Gigawatts Aren’t All Created Equal: Why the EIA’s Capacity Data Misleads Policymakers

The United States is in the midst of a historic shift in how it produces electricity, spurred by tax credits, state mandates, and sweeping federal legislation like the “One Big Beautiful Bill Act.” More than 1,100 new wind and solar projects are in the pipeline, and headlines tout renewable energy’s dominance—projected to make up 80% of new generation capacity through 2035.

But are we building the right kind of capacity?

According to my new issue brief from the National Center for Energy Analytics, the U.S. Energy Information Administration (EIA) is misleading policymakers—not by intent, but by omission. By reporting only, the nameplate capacity of solar and wind projects without adjusting for intermittency, the EIA gives a distorted view of how much reliable energy these resources will actually provide.

Why Nameplate Capacity Isn’t Enough

A gigawatt of solar is not equivalent to a gigawatt of natural gas when it comes to delivering electricity on demand. Solar and wind are intermittent resources—they only generate power when the sun shines or the wind blows. That means additional backup (like batteries or natural gas plants) must be built to compensate for the hours, days, or even weeks when renewable output dips.

The availability of solar and wind is measured by their capacity factors, which measures the percentage of generation relative to 24-7 output. In 2024, solar operated at just 23% of nameplate capacity, and wind at 34%. Compare that to natural gas combined-cycle plants, which averaged nearly 60% and can exceed 90% when run as baseload power.

When you adjust for these differences, natural gas—not renewables—is set to be the dominant source of useful new electricity capacity through 2035.
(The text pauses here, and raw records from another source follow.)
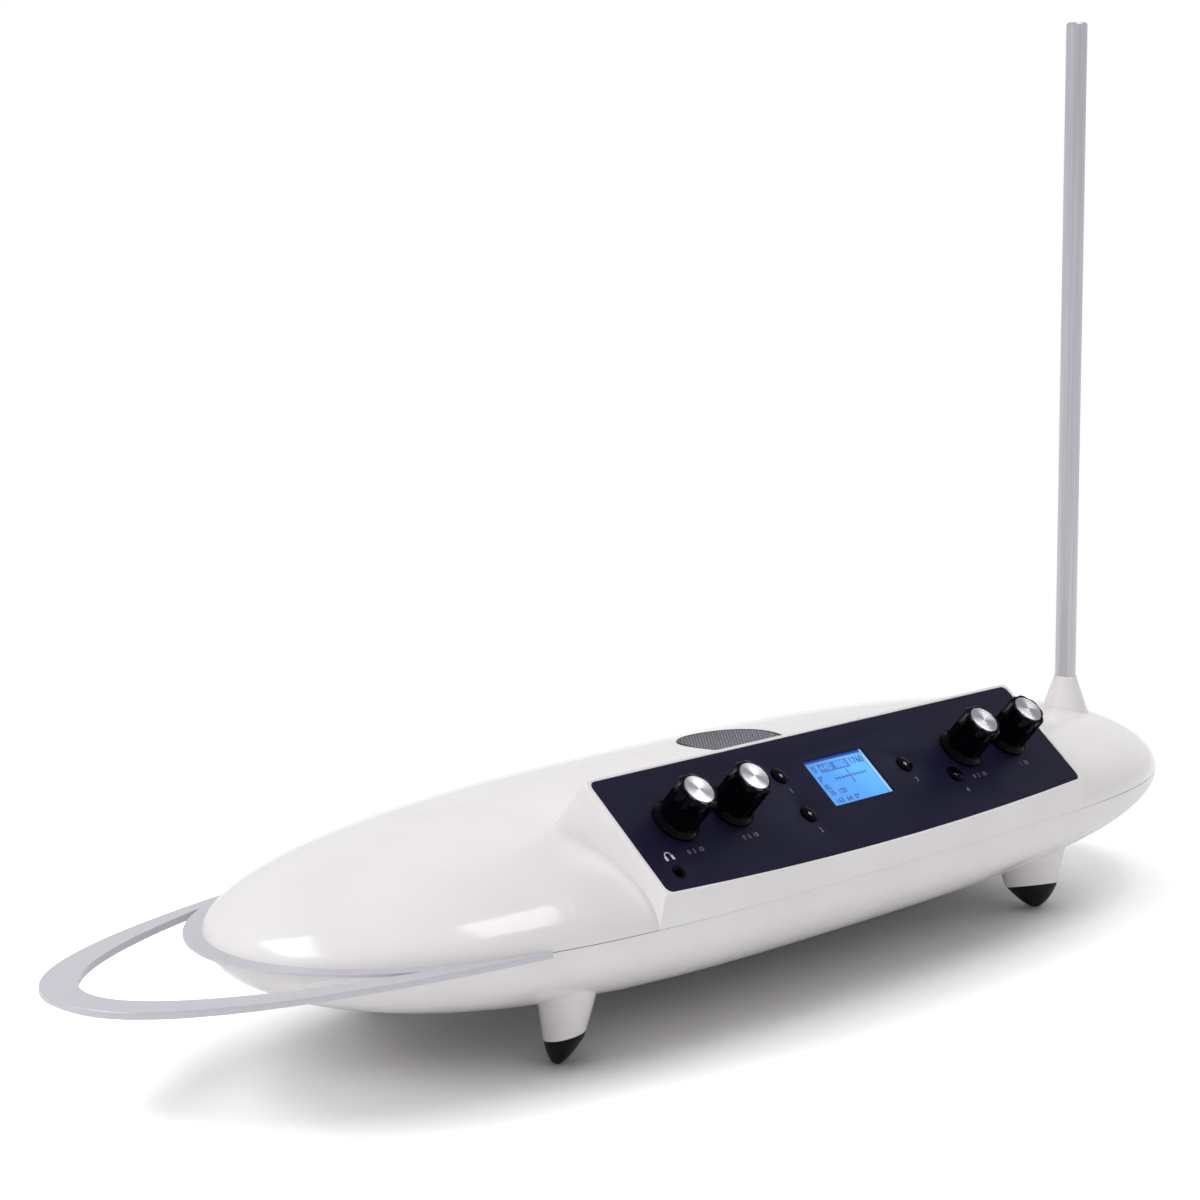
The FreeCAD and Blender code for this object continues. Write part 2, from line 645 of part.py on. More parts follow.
def antenna_socket():
    insert = cyl(SOCKET_RADIUS, CONE_TOP_Z - SOCKET_LENGTH, CONE_TOP_Z, ROD_X, ROD_Y)
    return insert.cut(cyl(STUD_RADIUS + FIT, CONE_TOP_Z - STUD_LENGTH - SEAT_GAP, CONE_TOP_Z, ROD_X, ROD_Y))


def antenna_contact():
    top = CONE_TOP_Z - SOCKET_LENGTH
    half = STRIP_WIDTH / 2
    return box(ROD_X - STRIP_LENGTH, ROD_X + SOCKET_RADIUS, ROD_Y - half, ROD_Y + half,
               top - STRIP_THICKNESS, top)


def volume_contact():
    x, y = LOOP_SCREWS[2]
    top = SEAM_Z + PLATE_RISE + STRIP_THICKNESS
    half = STRIP_WIDTH / 2
    strip = box(x - half, x + half, y - STRIP_LENGTH, y + half, top - STRIP_THICKNESS, top)
    return strip.cut(cyl(SCREW_RADIUS + PANEL_GAP, 0, 2 * SEAM_Z, x, y))


def screw(x, y, seat_z, length, size, side=1):
    """Pan-head screw: its head stands on seat_z, above it (side 1) or below it (side -1)."""
    radius, head_radius, head = size
    crown = sorted([seat_z, seat_z + side * head])
    shank = sorted([seat_z - side * length, seat_z])
    return fuse([cyl(head_radius, crown[0], crown[1], x, y), cyl(radius, shank[0], shank[1], x, y)])


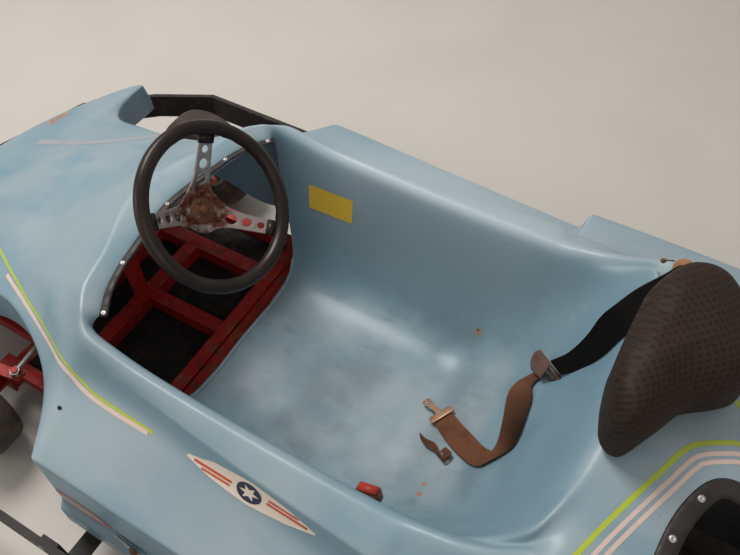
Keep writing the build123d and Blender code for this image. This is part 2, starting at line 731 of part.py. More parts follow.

The Consequences of Flawed Reporting

Utilities, regulators, and lawmakers rely on EIA data to make long-term planning decisions. If that data overstates the contribution of solar and wind, the grid will end up with insufficient capacity to meet peak demand—especially as electrification pushes winter peaks higher.

The EIA’s widely cited “levelized cost” comparisons, which advocates often use to claim that wind and solar are the lowest-cost resources, are also problematic. These estimates don’t reflect geographic variation, intermittency, or the costs of storage and backup needed to deliver consistent power. As a result, they paint an overly rosy picture of renewable economics.

A Better Way to Measure Value

The fix is straightforward. The EIA should:

  • Publish derated capacity additions based on average regional capacity factors.
  • Include “effective” cost comparisons that account for backup generation and storage.
  • Provide more granular, region-specific data to reflect geographic performance differences.

The energy transition isn’t just about building more megawatts—it’s about building the right ones, in the right places, with an honest understanding of what they can deliver.

Until policymakers demand more realistic reporting, we risk building a power system that looks impressive on paper—but can’t deliver when it matters most.